Gestores escondem procedimentos
Os gestores públicos continuam a violar a Lei dos Contratos Públicos que obriga à comunicação de abertura de procedimentos aos Serviço Nacional da Contratação Pública, assim como a publicação em meios de comunicação de grande tiragem.
Apesar de no ano passado haver alguma melhoria, devido a um ofício do Ministério das Finanças, o SNCP admite que no I semestre deste ano, a comunicação feita não cobre a totalidade das compras públicas deste período.
“Não obstante a obrigatoriedade da comunicação e publicação dos procedimentos, admite-se que a informação partilhada ainda não cobre o total das compras públicas do país, devido ao nível de incumprimento de comunicação por parte das EPC”, lê-se no Boletim Estatístico da Contratação Pública Angola, referente aos primeiros seis meses do ano.
O SNCP alerta também para a falta de comunicação do valor dos contratos. Ou seja, os procedimentos são abertos sem previsão de custos. E comparativamente aos primeiros seis meses no ano passado, no I semestre de 2025 os procedimentos com valor contratual inscrito caíram 97%.
Só para se ter uma ideia, no I semestre deste ano, de acordo com cálculos do Expansão com base nos relatórios de execução orçamental, os órgãos do Estado gastaram 4,5 biliões Kz em despesas com bens (1,0 biliões Kz), serviços (804,5 mil milhões Kz) e investimentos (quase 2,7 biliões). Contas feitas, o SNCP apenas teve acesso a 37% dos contratos que consubstanciaram estes gastos.
A possibilidade de não serem comunicadas ao SNCP propostas para celebração de contratos de valor igual ou superior a 182 milhões Kz abre espaço para que não se conheça quanto os órgãos do Estado – ministérios, governos provinciais, institutos, entre outros – gastam realmente com a contratação pública e a quem compram, segundo especialistas.

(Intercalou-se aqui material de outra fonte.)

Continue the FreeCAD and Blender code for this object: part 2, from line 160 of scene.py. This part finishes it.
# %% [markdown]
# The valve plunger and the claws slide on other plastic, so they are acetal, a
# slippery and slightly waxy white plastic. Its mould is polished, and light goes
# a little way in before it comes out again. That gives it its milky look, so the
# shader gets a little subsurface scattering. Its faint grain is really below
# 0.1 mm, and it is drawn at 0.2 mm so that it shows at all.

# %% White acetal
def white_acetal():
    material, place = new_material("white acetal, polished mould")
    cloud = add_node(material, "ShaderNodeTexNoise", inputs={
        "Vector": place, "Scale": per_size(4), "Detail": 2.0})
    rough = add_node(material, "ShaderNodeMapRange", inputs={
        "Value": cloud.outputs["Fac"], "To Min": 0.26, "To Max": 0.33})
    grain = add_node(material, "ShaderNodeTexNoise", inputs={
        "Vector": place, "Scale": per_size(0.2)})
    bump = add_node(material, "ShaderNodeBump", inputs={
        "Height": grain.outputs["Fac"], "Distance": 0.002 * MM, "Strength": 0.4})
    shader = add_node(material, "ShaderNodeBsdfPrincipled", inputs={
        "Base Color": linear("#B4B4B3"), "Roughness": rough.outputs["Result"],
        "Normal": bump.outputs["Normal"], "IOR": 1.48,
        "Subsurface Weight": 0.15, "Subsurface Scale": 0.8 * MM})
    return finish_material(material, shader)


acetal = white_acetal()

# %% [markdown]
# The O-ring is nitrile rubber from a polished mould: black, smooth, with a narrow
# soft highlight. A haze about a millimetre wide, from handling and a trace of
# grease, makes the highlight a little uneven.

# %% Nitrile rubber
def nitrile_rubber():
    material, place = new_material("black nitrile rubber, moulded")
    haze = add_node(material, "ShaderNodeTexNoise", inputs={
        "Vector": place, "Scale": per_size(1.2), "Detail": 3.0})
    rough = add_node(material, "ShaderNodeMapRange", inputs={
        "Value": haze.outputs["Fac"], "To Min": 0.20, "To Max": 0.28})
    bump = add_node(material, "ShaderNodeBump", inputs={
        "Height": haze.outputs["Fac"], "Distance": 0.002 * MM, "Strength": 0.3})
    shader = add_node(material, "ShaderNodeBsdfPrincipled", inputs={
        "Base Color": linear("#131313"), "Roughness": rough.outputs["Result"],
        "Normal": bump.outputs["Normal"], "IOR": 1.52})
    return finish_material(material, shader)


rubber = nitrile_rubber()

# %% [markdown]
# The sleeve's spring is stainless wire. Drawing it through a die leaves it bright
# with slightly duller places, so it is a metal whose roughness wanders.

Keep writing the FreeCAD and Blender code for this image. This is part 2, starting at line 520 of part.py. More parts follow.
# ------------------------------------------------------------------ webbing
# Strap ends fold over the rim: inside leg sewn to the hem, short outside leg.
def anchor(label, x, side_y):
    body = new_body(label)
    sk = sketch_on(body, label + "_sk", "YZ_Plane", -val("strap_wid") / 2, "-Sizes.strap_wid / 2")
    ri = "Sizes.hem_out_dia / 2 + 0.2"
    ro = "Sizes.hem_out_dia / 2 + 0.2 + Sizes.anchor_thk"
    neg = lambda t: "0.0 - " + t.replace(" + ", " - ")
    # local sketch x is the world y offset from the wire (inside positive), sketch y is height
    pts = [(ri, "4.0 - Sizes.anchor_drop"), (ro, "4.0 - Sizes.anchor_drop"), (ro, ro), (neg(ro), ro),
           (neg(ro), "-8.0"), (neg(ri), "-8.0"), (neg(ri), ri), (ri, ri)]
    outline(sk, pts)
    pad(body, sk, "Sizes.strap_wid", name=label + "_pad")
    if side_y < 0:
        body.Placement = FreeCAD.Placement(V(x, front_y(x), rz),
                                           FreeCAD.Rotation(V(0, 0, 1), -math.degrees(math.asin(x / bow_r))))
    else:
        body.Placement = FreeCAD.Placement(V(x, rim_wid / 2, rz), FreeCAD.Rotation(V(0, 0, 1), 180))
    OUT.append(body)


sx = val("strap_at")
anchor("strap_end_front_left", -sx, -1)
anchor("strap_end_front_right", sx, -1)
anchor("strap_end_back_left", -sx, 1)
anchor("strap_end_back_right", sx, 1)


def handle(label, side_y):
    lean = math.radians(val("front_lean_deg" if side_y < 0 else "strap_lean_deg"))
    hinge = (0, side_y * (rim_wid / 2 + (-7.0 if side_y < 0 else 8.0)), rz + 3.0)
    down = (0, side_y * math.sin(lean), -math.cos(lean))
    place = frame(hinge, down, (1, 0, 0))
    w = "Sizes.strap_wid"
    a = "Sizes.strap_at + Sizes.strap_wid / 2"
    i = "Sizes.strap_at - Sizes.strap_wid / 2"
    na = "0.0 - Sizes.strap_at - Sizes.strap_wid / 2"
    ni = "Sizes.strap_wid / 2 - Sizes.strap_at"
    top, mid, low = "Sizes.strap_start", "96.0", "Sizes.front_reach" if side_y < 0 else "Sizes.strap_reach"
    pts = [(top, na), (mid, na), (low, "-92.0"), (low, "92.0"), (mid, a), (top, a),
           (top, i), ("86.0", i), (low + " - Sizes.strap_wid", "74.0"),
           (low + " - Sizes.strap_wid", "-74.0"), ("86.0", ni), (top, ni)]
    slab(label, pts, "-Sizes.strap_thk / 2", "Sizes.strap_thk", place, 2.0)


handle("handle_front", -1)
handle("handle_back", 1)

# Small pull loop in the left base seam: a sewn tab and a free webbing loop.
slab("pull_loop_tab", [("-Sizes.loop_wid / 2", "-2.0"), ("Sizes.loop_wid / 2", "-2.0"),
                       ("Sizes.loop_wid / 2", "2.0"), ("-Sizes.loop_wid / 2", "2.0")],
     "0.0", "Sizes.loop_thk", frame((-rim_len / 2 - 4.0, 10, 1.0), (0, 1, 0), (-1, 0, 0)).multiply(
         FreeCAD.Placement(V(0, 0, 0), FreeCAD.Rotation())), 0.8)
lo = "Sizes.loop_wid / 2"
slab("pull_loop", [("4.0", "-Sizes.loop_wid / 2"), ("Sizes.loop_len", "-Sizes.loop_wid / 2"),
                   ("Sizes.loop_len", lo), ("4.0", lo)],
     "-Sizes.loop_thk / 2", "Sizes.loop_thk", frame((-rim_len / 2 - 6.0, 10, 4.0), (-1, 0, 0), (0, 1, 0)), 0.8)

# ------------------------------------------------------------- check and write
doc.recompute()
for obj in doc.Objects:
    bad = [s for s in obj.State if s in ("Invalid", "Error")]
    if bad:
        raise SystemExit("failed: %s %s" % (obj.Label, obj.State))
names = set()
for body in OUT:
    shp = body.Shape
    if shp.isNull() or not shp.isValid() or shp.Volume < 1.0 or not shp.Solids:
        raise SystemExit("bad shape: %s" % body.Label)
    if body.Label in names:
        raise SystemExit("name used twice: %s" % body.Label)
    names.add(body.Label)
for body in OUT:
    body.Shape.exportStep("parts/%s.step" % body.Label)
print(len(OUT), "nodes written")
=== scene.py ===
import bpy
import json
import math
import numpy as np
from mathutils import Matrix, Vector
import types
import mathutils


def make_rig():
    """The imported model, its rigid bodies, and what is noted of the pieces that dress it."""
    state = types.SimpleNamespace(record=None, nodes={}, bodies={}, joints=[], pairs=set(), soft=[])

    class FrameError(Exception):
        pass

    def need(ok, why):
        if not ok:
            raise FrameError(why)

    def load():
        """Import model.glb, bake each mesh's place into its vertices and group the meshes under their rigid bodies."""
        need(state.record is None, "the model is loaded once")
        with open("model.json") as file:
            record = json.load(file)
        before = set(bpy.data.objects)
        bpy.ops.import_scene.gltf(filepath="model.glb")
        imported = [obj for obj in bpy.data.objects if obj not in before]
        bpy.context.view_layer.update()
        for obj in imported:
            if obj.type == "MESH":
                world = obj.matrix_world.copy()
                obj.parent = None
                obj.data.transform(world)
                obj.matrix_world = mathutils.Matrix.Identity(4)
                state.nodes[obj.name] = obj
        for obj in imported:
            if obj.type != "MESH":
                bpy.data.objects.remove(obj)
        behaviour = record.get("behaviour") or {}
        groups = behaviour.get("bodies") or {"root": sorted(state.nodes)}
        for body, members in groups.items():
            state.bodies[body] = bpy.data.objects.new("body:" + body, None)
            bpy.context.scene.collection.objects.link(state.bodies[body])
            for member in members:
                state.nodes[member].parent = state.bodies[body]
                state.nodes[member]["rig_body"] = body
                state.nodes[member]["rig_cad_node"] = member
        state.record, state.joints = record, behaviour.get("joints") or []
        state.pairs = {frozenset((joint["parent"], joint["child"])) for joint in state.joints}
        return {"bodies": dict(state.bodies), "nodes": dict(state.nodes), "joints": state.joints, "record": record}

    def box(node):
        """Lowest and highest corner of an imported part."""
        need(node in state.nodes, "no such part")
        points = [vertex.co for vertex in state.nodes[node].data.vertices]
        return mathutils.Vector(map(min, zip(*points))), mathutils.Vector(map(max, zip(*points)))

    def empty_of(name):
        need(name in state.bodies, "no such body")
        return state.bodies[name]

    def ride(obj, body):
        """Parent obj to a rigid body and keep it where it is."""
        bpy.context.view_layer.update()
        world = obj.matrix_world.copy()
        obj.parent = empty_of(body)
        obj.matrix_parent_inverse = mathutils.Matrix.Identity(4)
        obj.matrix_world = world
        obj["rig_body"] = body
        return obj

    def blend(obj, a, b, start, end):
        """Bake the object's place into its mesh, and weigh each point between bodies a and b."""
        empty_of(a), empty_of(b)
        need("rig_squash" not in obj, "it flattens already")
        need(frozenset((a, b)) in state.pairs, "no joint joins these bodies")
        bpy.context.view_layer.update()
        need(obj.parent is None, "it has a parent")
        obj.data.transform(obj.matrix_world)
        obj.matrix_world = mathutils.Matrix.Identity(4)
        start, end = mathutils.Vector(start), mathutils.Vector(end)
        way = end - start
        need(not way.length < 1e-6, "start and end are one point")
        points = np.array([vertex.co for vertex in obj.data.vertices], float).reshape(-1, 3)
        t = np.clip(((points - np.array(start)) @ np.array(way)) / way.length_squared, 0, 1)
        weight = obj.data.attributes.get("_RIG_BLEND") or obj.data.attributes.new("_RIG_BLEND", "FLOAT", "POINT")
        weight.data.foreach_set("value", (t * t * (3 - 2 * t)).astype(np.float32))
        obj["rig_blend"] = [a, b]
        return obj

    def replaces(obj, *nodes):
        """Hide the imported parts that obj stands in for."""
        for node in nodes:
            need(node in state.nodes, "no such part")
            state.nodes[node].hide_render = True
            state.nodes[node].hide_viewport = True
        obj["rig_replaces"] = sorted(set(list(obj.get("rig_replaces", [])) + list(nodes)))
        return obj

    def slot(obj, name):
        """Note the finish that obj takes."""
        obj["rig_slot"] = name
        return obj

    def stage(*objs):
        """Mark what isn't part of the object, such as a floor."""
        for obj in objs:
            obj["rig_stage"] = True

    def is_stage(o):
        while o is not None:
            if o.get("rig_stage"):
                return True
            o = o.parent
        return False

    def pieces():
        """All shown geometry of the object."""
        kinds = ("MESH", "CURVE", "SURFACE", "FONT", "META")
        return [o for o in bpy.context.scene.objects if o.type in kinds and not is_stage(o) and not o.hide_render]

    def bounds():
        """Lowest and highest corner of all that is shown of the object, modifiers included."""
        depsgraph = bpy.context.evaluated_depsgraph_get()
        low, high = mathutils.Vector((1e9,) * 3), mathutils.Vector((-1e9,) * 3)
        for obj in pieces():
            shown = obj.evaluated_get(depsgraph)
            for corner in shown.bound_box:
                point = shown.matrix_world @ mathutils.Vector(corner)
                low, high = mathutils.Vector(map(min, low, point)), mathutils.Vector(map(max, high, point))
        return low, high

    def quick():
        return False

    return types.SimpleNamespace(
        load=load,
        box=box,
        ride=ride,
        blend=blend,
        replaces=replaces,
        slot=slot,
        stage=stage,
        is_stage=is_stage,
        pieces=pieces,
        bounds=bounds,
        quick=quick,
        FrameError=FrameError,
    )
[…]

“Esta possibilidade é uma porta aberta para os gestores e é permissiva a irregularidades. Existindo uma instituição que vela pela contratação pública, os gestores deveriam ser obrigados a reportar todos os contratos, independentemente do valor dos mesmos”, disse o consultor Pedro Santos.
Para este académico, a contratação pública deve ser transparente e a acessível a um ‘clique’, para melhor controlo dos gastos públicos. “Os dados da contratação pública devem estar disponíveis em sites dos órgãos responsáveis por estes serviços para qualquer cidadão interessado, caso queira, consultar. Esta abertura permitiria saber quanto foi realmente gasto, o que não acontece. Pouco se sabe onde se gasta de facto o dinheiro público”, disse.
Uma vez que a Lei dos Contratos Públicos não obriga à comunicação ao SNCP de adjudicações de propostas para celebração de contratos de valor igual ou superior a 182 milhões Kz, o jurista Alves Silva, defende que é necessária uma revisão à lei.
“O facto de a lei não obrigar, não significa que os servidores públicos não comuniquem. Mas para não ficar à mercê da vontade dos servidores públicos, a lei devia mesmo obrigar a esta comunicação. É altura de proceder à revisão da lei para que o SNCP consiga estar mais a par da contratação pública que é feita”, defendeu.
A falta e a qualidade da informação fornecida pelas entidades públicas contratantes envolvidas nestes processos é também apontada pelo SNCP como uma das causas para o baixo registo de procedimentos, apesar de a lei impor que “a decisão de contratar é obrigatoriamente comunicada pela entidade pública contratante ao órgão responsável pela regulação e supervisão da contratação pública”, no caso o Serviço Nacional da Contratação Pública.